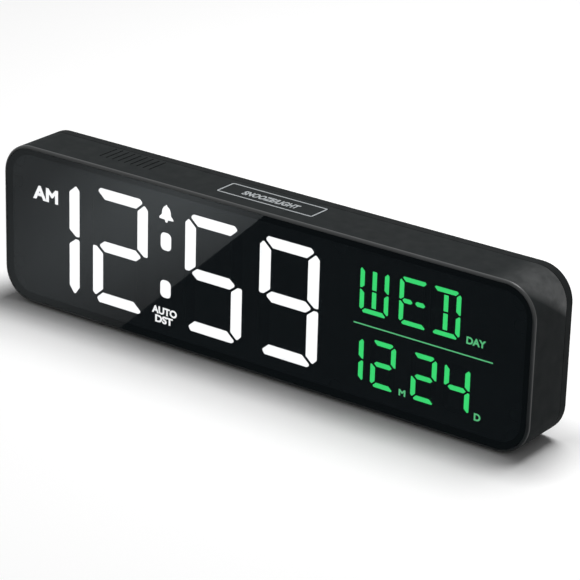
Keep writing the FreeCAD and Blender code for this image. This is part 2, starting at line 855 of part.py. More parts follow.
def rectangle(left, bottom, width, height):
    """Outline of a rectangle from its lower left corner, in columns and rows of the display."""
    x0, x1 = left * value.column, (left + width) * value.column
    z0, z1 = up(bottom), up(bottom + height)
    return [(x0, z0), (x1, z0), (x1, z1), (x0, z1)]


def lit_shapes():
    """Outlines of the lit white, lit green and dark shapes, each with its corner softening."""
    white, green, dark = [], [], []

    def figure(family, left, lit, unlit, colour, soft):
        shapes = Cell(family, left).segments()
        colour.extend((shapes[letter], soft) for letter in lit)
        dark.extend((shapes[letter], soft) for letter in unlit)

    for left, lit, unlit in (
        (value.hour_tens_left, "b", ""),
        (value.hour_ones_left, "abged", "fc"),
        (value.minute_tens_left, "afgcd", "be"),
        (value.minute_ones_left, "abcdfg", "e"),
    ):
        figure("digit", left, lit, unlit, white, value.digit_softening)
    white.append((Cell("digit", value.hour_tens_left).pointed_stroke(), value.digit_softening))
    for bottom in (value.colon_low, value.colon_high):
        dot = rectangle(value.colon_left, bottom, value.colon_width, value.colon_dot_height)
        white.append((dot, value.colon_radius))

    for left, lit, unlit in (
        (value.month_tens_left, "bc", ""),
        (value.month_ones_left, "abged", "fc"),
        (value.day_tens_left, "abged", "fc"),
        (value.day_ones_left, "fgbc", "ade"),
    ):
        figure("date", left, lit, unlit, green, value.letter_softening)

    letters = (
        (value.first_letter_left, "fedcb", "", value.letter_bar / 2),
        (value.second_letter_left, "afed", "bc", None),
        (value.third_letter_left, "abcd", "ef", 0),
    )
    soft = value.letter_softening
    for left, lit, unlit, rise in letters:
        figure("letter", left, lit, unlit, green, soft)
        cell = Cell("letter", left)
        strokes = cell.half_bars() if rise is None else cell.centre_strokes(rise * value.row)
        green.extend((points, soft) for points in strokes)
    return white, green, dark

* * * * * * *

Return a word-for-word copy of the lines from the beginning of the listing to the line holding "unlit, green, value.letter_softening)", both kept.

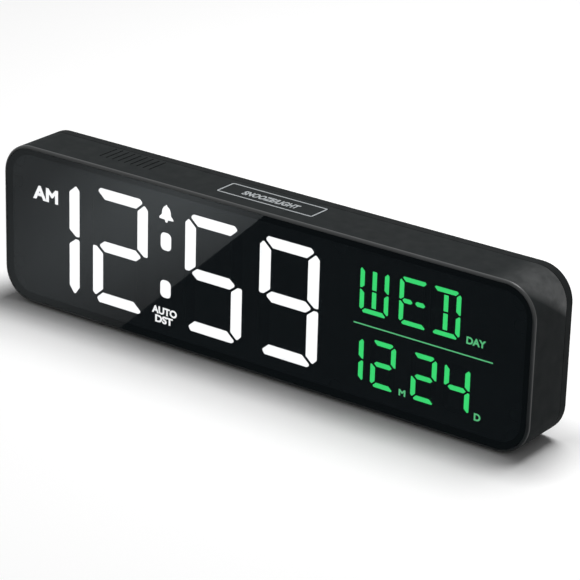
Keep writing the FreeCAD and Blender code for this image. This is part 2, starting at line 855 of part.py. More parts follow.
def rectangle(left, bottom, width, height):
    """Outline of a rectangle from its lower left corner, in columns and rows of the display."""
    x0, x1 = left * value.column, (left + width) * value.column
    z0, z1 = up(bottom), up(bottom + height)
    return [(x0, z0), (x1, z0), (x1, z1), (x0, z1)]


def lit_shapes():
    """Outlines of the lit white, lit green and dark shapes, each with its corner softening."""
    white, green, dark = [], [], []

    def figure(family, left, lit, unlit, colour, soft):
        shapes = Cell(family, left).segments()
        colour.extend((shapes[letter], soft) for letter in lit)
        dark.extend((shapes[letter], soft) for letter in unlit)

    for left, lit, unlit in (
        (value.hour_tens_left, "b", ""),
        (value.hour_ones_left, "abged", "fc"),
        (value.minute_tens_left, "afgcd", "be"),
        (value.minute_ones_left, "abcdfg", "e"),
    ):
        figure("digit", left, lit, unlit, white, value.digit_softening)
    white.append((Cell("digit", value.hour_tens_left).pointed_stroke(), value.digit_softening))
    for bottom in (value.colon_low, value.colon_high):
        dot = rectangle(value.colon_left, bottom, value.colon_width, value.colon_dot_height)
        white.append((dot, value.colon_radius))

    for left, lit, unlit in (
        (value.month_tens_left, "bc", ""),
        (value.month_ones_left, "abged", "fc"),
        (value.day_tens_left, "abged", "fc"),
        (value.day_ones_left, "fgbc", "ade"),
    ):
        figure("date", left, lit, unlit, green, value.letter_softening)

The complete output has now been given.